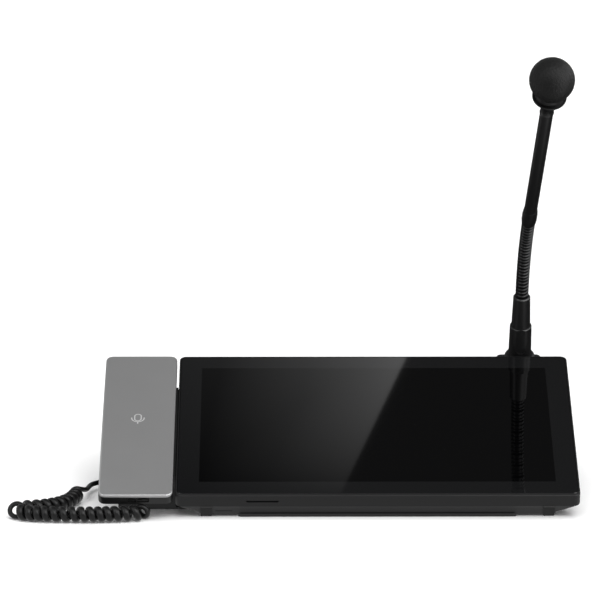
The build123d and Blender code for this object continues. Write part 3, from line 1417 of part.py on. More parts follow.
def corner_radii(points):
    """The arc at each corner that uses up the same share of its shorter run."""
    radii = []
    for before, corner, after in zip(points, points[1:], points[2:]):
        shorter = min((corner - before).length, (after - corner).length)
        half_turn = math.radians((corner - before).get_angle(after - corner)) / 2
        radii.append(RUN_SHARE * shorter / math.tan(half_turn))
    return radii


lead_radii = corner_radii(lead_route)
with BuildPart() as console_lead:
    with BuildLine() as lead_path:
        FilletPolyline(*lead_route, radius=lead_radii)
    with BuildSketch(Plane(origin=lead_route[0], z_dir=lead_route[1] - lead_route[0])):
        round_section()
    sweep(path=lead_path.wire())
save(console_lead.part, "console_lead")
print("console lead radii", [round(radius, 1) for radius in lead_radii])
print("console lead length", round(lead_path.wire().length, 1))
print("origin", round(ORIGIN_Y, 4))
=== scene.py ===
# A desk paging station: a sloped glass console, a handset in its cradle with a curly cord, and a
# gooseneck microphone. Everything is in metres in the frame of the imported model: X to the right,
# Y away from the user, Z up, and the desk at zero.
import json
import math

import bpy
import numpy as np
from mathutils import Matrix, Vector


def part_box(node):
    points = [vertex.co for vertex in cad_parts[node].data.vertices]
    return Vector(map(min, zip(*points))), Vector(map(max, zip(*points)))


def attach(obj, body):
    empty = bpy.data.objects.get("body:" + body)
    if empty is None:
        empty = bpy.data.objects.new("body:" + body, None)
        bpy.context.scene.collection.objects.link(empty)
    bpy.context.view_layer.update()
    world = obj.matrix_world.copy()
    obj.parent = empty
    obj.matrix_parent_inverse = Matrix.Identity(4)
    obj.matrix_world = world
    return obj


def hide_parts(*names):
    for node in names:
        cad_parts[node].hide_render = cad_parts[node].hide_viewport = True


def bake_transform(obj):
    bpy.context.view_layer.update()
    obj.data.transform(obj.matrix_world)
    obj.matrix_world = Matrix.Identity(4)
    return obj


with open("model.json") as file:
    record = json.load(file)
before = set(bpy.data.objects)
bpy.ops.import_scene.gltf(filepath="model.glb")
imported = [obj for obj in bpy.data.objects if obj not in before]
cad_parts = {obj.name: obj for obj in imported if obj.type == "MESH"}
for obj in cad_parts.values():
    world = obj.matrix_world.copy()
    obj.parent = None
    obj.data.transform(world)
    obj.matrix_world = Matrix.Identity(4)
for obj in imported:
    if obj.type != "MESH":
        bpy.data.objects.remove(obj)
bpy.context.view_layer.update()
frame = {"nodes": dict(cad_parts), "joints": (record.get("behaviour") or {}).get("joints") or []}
nodes = frame["nodes"]

# Studio: a pale floor that runs on past the view, a dim sky, broad lamps above, before and behind
# the console, two soft panels, and cards that only gloss shows. The camera stands 3.4 m off with a
# long lens and looks down at the desk.
MM = 0.001
FLOOR_REACH = 30.0
FLOOR_COLOUR = (0.93, 0.93, 0.93, 1)
FLOOR_ROUGHNESS = 0.9
FLOOR_SPECULAR = 0.1
CAMERA_PLACE = (-0.0788, -3.3296, 0.8398)
CAMERA_PITCH = math.radians(11.476)
CAMERA_YAW = math.radians(0.266)
CAMERA_LENS = 244.09
CAMERA_SENSOR = 36
CAMERA_REACH = 100
SKY_STEPS = (
    (0.0, 0.02),
    (0.49, 0.06),
    (0.54, 0.3),
    (0.7, 0.24),
    (0.84, 0.1),
    (0.9, 0.06),
    (1.0, 0.06),
)
ONE_FACE = [(0, 1, 2, 3)]

scene = bpy.context.scene
scene.view_settings.view_transform = "Standard"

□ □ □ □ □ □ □

CHALLENGE: Retype, exactly and in full, the lines above from the one containing "lead_radii = corner_radii(lead_route)" through the one containing "zip(*points))), Vector(map(max, zip(*points)))".

SOLUTION FOR THIS EXERCISE:
lead_radii = corner_radii(lead_route)
with BuildPart() as console_lead:
    with BuildLine() as lead_path:
        FilletPolyline(*lead_route, radius=lead_radii)
    with BuildSketch(Plane(origin=lead_route[0], z_dir=lead_route[1] - lead_route[0])):
        round_section()
    sweep(path=lead_path.wire())
save(console_lead.part, "console_lead")
print("console lead radii", [round(radius, 1) for radius in lead_radii])
print("console lead length", round(lead_path.wire().length, 1))
print("origin", round(ORIGIN_Y, 4))
=== scene.py ===
# A desk paging station: a sloped glass console, a handset in its cradle with a curly cord, and a
# gooseneck microphone. Everything is in metres in the frame of the imported model: X to the right,
# Y away from the user, Z up, and the desk at zero.
import json
import math

import bpy
import numpy as np
from mathutils import Matrix, Vector


def part_box(node):
    points = [vertex.co for vertex in cad_parts[node].data.vertices]
    return Vector(map(min, zip(*points))), Vector(map(max, zip(*points)))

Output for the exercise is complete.